PORTEÑOS PSICOANALIZADOS

A los 19 años, Pablo pisó por primera vez el consultorio de un terapeuta. No fue por convicción, sino a instancias de su padre, que le recomendó la visita. El analista era además pediatra y en esa condición, había atendido a Pablo durante parte de su infancia. Era un hombre conocido en el círculo íntimo de la familia. El papá, insistió para que su hijo consultara al profesional porque se daba cuenta de que algo le estaba sucediendo. Su conducta no era la “normal” para alguien de esa edad. Son muchos los que piensan que con 19 años, un chico debe, como suele decirse, llevarse al mundo por delante. Sin embargo, a Pablo le costaba encajar en esos parámetros.
Él hubiera querido tener una vida social activa, ser exitoso en su relación con las mujeres y estar a la altura de lo que la sociedad le exigía a un hombre. La gente que lo rodeaba, constituía una muestra en pequeña escala de esa sociedad que valoraba al buen deportista, al de físico desarrollado, al locuaz, al extravertido, al de actitud decidida y avasallante. En cambio, ninguna de sus virtudes pasaba por ahí. Ni en el aspecto físico ni en el intelectual, a Pablo “le daba la nafta” para ser lo que quería ser. Pero, ¿era lo que quería ser o lo que la sociedad le demandaba que fuera? Resultaría complicado discernirlo; lo que realmente importaba, era que la frustración que le producía no poder alcanzar el tren del supuesto éxito, contribuía a deteriorar más todavía una autoestima que ya había sido muy lastimada por el bullying sufrido en la escuela secundaria.
En este contexto, Pablo consultó por primera vez a un terapeuta. Muchos años después, escribió: “Soberbia que mata”.
Es indudable que la capacidad creativa del hombre lo conduce a superarse constantemente.
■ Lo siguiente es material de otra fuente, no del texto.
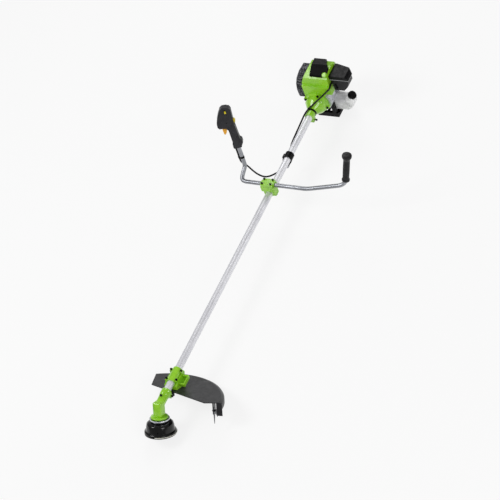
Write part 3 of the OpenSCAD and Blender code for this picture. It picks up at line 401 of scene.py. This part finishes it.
def milky_rubber():
    """Clear silicone of the primer bulb: soft, amber-tinted and translucent."""
    material, tree, bsdf = new_material("silicone", ior=1.41, subsurface_weight=0.5, subsurface_scale=0.004)
    finish_surface(tree, bsdf, object_place(tree), ("#b8a97f", "#cfc29b"), (0.2, 0.35), 1.0, 0.005, 10)
    return material


# One finish for each material slot of the CAD record
FINISHES = {
    "green_alloy": green_enamel(),
    "shroud_plastic": green_abs(),
    "black_nylon": polished_nylon(),
    "guard_plastic": moulded_plastic(
        "guard_polypropylene", ("#1c1c1e", "#262629"), (0.3, 0.42), 1.2, gloss=0.3),
    "grip_plastic": moulded_plastic("grip_nylon", ("#29292c", "#343437"), (0.36, 0.5)),
    "cover_plastic": moulded_plastic("cover_nylon", ("#040405", "#0a0a0c"), (0.3, 0.44), gloss=0.1),
    "base_plastic": moulded_plastic("base_nylon", ("#141416", "#1e1e21"), (0.36, 0.52)),
    "spool_nylon": moulded_plastic("spool_nylon", ("#b3b3b0", "#c6c6c2"), (0.4, 0.55)),
    "cutting_nylon": waxy_plastic("line_nylon", ("#dcd9cc", "#ebe8dd")),
    "grip_rubber": soft_rubber(),
    "cable_sheath": moulded_plastic("cable_pvc", ("#101012", "#19191b"), (0.35, 0.5), 0.8, 0.01),
    "tube_aluminium": drawn_aluminium(
        "anodised_tube", ("#e0e0e5", "#eaeaee"), (0.46, 0.56), (0.01, 1, 1), 0.6),
    "bar_aluminium": drawn_aluminium("anodised_bar", ("#8d8f94", "#a1a3a8"), (0.36, 0.46), (1, 0.01, 1)),
    "zinc_plate": bright_zinc(),
    "bearing_steel": machined_steel("bearing_steel", ("#9a9ca0", "#b6b8bc"), (0.15, 0.28)),
    "gear_steel": machined_steel("gear_steel", ("#6d6f73", "#87898d")),
    "drum_iron": machined_steel("drum_iron", ("#5b5c5e", "#6f7073"), (0.35, 0.5)),
    "friction_lining": moulded_plastic("sintered_lining", ("#4d463d", "#60574c"), (0.6, 0.8), 0.7, 0.05),
    "cast_aluminium": blasted_aluminium(),
    "screw_steel": blued_screws(),
    "knife_steel": spring_steel(),
    "orange_plastic": waxy_plastic("trigger_abs", ("#f0a824", "#f7b938")),
    "yellow_plastic": waxy_plastic("switch_abs", ("#e8cf1e", "#f2da33")),
    "tank_plastic": natural_polyethylene(),
    "muffler_steel": sooty_steel(),
    "filter_foam": open_foam(),
    "ceramic": glazed_ceramic(),
    "bush_bronze": sintered_bronze(),
    "lever_brass": sintered_bronze(),
    "primer_rubber": milky_rubber(),
}


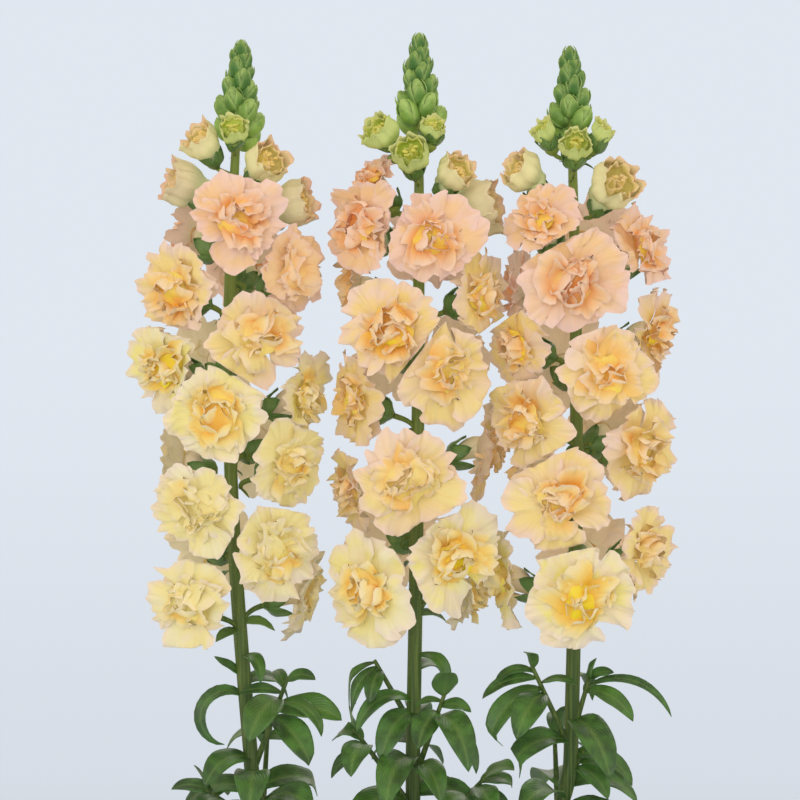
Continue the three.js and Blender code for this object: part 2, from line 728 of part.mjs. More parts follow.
const plant = new THREE.Group();
function addNode(name, solid, finish) {
  const mesh = new THREE.Mesh(geometryOf(solid), materials[finish]);
  mesh.name = name;
  plant.add(mesh);
}

addNode("pot", potSolid(), "clay");
addNode("soil", soilSolid(), "soil");
Object.keys(STEMS).forEach((name, i) => addNode(`${name}_leafy_stem`, leafyStem(name, 40 * i + 11), "green"));

// Blooms open from the bottom of the spike upwards: pink-peach when fresh, apricot, then yellow.
const YOUNG_ABOVE = { left: 465, middle: 465, right: 450 };
const OLD_BELOW = { left: 430, middle: 345, right: 335 };
for (const name of Object.keys(STEMS)) {
  flowers.filter((flower) => flower.open && flower.stemName === name).forEach((flower, i) => {
    const old = flower.height < OLD_BELOW[name];
    const age = flower.height > YOUNG_ABOVE[name] ? "young" : old ? "old" : "ripe";
    const number = String(i + 1).padStart(2, "0");
    addNode(`${name}_bloom_${number}`, bloomSolid(flower, 100 + i), age);
  });
}

export default plant;
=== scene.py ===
import math

import bpy
import numpy as np
from mathutils.bvhtree import BVHTree
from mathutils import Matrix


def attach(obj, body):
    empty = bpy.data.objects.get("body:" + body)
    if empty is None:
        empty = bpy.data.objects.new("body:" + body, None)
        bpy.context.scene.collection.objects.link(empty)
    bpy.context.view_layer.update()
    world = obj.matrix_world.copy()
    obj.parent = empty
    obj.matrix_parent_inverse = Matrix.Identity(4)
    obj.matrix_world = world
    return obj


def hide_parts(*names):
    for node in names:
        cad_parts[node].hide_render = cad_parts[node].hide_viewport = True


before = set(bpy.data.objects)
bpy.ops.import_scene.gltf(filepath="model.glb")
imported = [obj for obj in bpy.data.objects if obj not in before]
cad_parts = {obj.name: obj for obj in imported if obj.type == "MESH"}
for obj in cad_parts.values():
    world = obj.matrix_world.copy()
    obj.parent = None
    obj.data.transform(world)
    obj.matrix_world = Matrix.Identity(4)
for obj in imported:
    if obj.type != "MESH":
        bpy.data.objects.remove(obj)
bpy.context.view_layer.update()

MM = 0.001

# ---------------------------------------------------------------- studio
# The plant stands on a plain pale floor that melts into an even pale surround. A large soft lamp in front of
# it casts shadows, three more fill in from the front and both sides without any, and one stands behind it.
BACKDROP = (0.745, 0.800, 0.868)
BACKDROP_LOW = (0.672, 0.722, 0.788)
SOFT_BOX = (0.86, 0.76, 0.69)
EYE_PLACE = (-0.005, -1.5, 0.410)
EYE_LENS = 150
EYE_SENSOR = 36
FLOOR_REACH = 2.4
FLOOR_SIDES = 64
FLOOR_COLOUR = (0.61, 0.70, 0.79, 1)
# Where each lamp stands, the height it aims at, its width, power and colour, and whether it casts shadows.
LAMPS = {
    "key_light": ((-0.55, -2.3, 0.95), 0.40, 0.9, 7.5, (0.93, 0.97, 0.98), True),
    "fill_light": ((0.3, -2.4, 0.45), 0.40, 0.9, 7.5, (0.93, 0.97, 0.98), False),
    "left_fill": ((-2.1, -1.1, 0.5), 0.40, 0.9, 6.5, (0.97, 0.97, 0.96), False),
    "right_fill": ((2.1, -1.1, 0.5), 0.40, 0.9, 6.5, (0.97, 0.97, 0.96), False),
    "back_light": ((0.5, 1.5, 1.5), 0.42, 1.0, 5, (1.0, 0.99, 0.97), True),
}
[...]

Su inteligencia le ha permitido ir de un invento a otro. En épocas antiguas y ahora, donde la tecnología, según pareciera, nos da la posibilidad de hacer que nuestra vida sea más fácil y placentera… Sin embargo, a la par de su extraordinario poder para innovar, la especie humana sigue desarrollando defectos graves, como el egoísmo, la codicia y una maldad que frena su mejoría y la convierte en un camino tan repleto de dificultades, que nos acerca a la autodestrucción. Por mayores buenas intenciones y esfuerzos que la humanidad haga, el pecado termina prevaleciendo y complicando todo. Podemos comprobarlo con algunos grandes inventos. El descubrimiento de la energía nuclear, persiguió propósitos de progreso, pero años más tarde, se utilizó para construir la bomba atómica que dejó decenas de miles de muertos durante la Segunda Guerra Mundial. Este, es apenas uno de muchos ejemplos.
Esos defectos (a los que Dios llama pecados) no se extinguen mágicamente. Y acaso el mayor de ellos sea la soberbia. Este pecado impide que el hombre acepte a Dios como el creador del Universo y que, por lo tanto, se allane a vivir bajo las reglas que Él ha establecido para su bienestar. En lugar de esto, el hombre se rebela, entendiendo que no necesita a Dios y que puede salir por sí solo del mar de problemas en el que se sumergió. En muchos casos, son problemas que surgen a partir de haber ignorado Su presencia y, en consecuencia, Sus instrucciones.
Un sustento bíblico:
Arrepiéntanse y apártense de todas sus maldades, para que el pecado no les acarree la ruina. Ezequiel 18:30b.